Aishalton has both primary school and secondary schools. Aishalton Secondary School was established in 1999, and serves the six villages of the South sub-section of Region 9. In 2009, the secondary school was reported to be suffering from overcrowding.

An internet service was introduced in the village in the 1990s. Prior to the introduction of internet, communications facilities in Aishalton were limited to radio as there is no telephone service in the village or the surrounding area.

==Population and culture==

The population of Aishalton is predominantly Wapishana Amerindian. The last remaining Taruma speakers are also located in the area.

The main religion in the village is Christianity, with the majority of inhabitants identifying as Roman Catholics and smaller numbers as Pentecostal Christians, Seventh-day Adventists and Anglicans. A very small number of people belong to Hindu and Muslim faiths. The principal economic activities in the village are farming, fishing, and forestry.

Every year, Aishalton takes part in the August Games—a sporting festival for the six villages of the South sub-section of Region 9, which was inaugurated in 1995. The games involve football, softball cricket and volleyball competitions.
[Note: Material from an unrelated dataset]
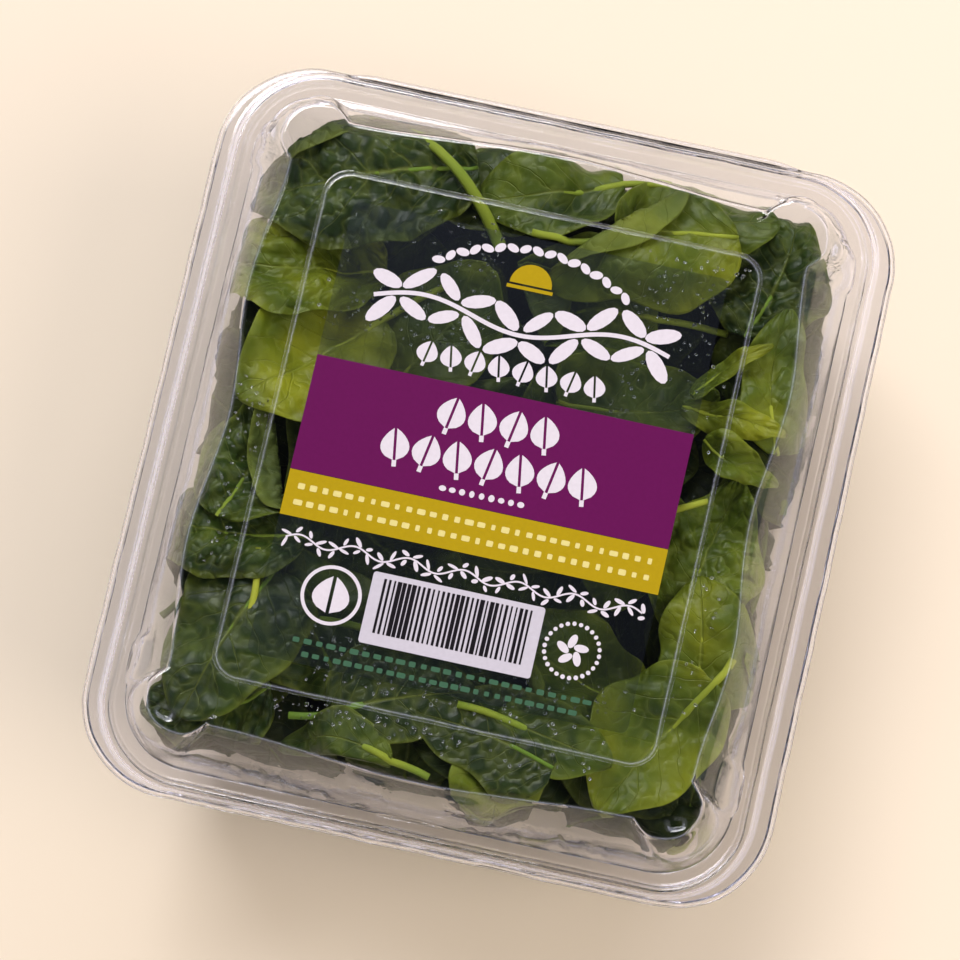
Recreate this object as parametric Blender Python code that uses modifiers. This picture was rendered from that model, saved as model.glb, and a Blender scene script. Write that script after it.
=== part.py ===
"""Clamshell of baby spinach: a clear thermoformed PET box, shut, full of loose leaves.

Metres, +Z up. The origin is the middle of the underside. -Y is the front, where the box opens,
and +Y is the back, where lid and tray are one sheet that folds. The sheet is split along that
fold, so that the lid can turn about it.
"""
import math
import random

import bmesh
import bpy
from mathutils import Matrix, Vector

MM = 0.001

# Box: half sizes over the rim, heights and sheet.
RIM_X = 88.5 * MM
RIM_Y = 96.7 * MM
RIM_Z = 56.0 * MM
LID_RISE = 17.0 * MM
PANEL_RISE = 1.0 * MM
SHEET = 0.8 * MM
LID_GAP = 0.4 * MM
HINGE_GAP = 0.3 * MM
BEAD_RISE = 1.5 * MM
FLOOR_DROP = RIM_Z - SHEET
FOOT_RECESS = 1.6 * MM

# Panel on the lid, and the label on it.
PANEL_X = 55.4 * MM
PANEL_Y = 65.8 * MM
PANEL_RADIUS = 6.0 * MM
PANEL_DRAFT = 0.8 * MM
LABEL_X = 48.3 * MM
LABEL_Y = 59.4 * MM
LABEL_RADIUS = 2.0 * MM
LABEL_THICKNESS = 0.3 * MM
LABEL_CORNER_STEPS = 4
LABEL_GAP = 0.3 * MM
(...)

On the last day of the games a number of competitions are held to celebrate the Wapishana way of life, including traditional Wapishana activities such as cassava-grating and ant-stinging.

Local cuisine is reflective of traditional Wapishana culture. Cassava is the main staple that is used in cooking, and is used to make cassava bread, a marinating sauce called cassareep, farine (similar to cous-cous), and an alcoholic drink called parakari. The production of parakari involves a complicated process with thirty different stages, and the use of a sophisticated fermentation technology. The fermentation of parakari involves the use of an amylolytic mold (Rhizopus), and it is the only known fermented drink to be produced by the indigenous peoples of the Americas that involves the use of an amylolytic process.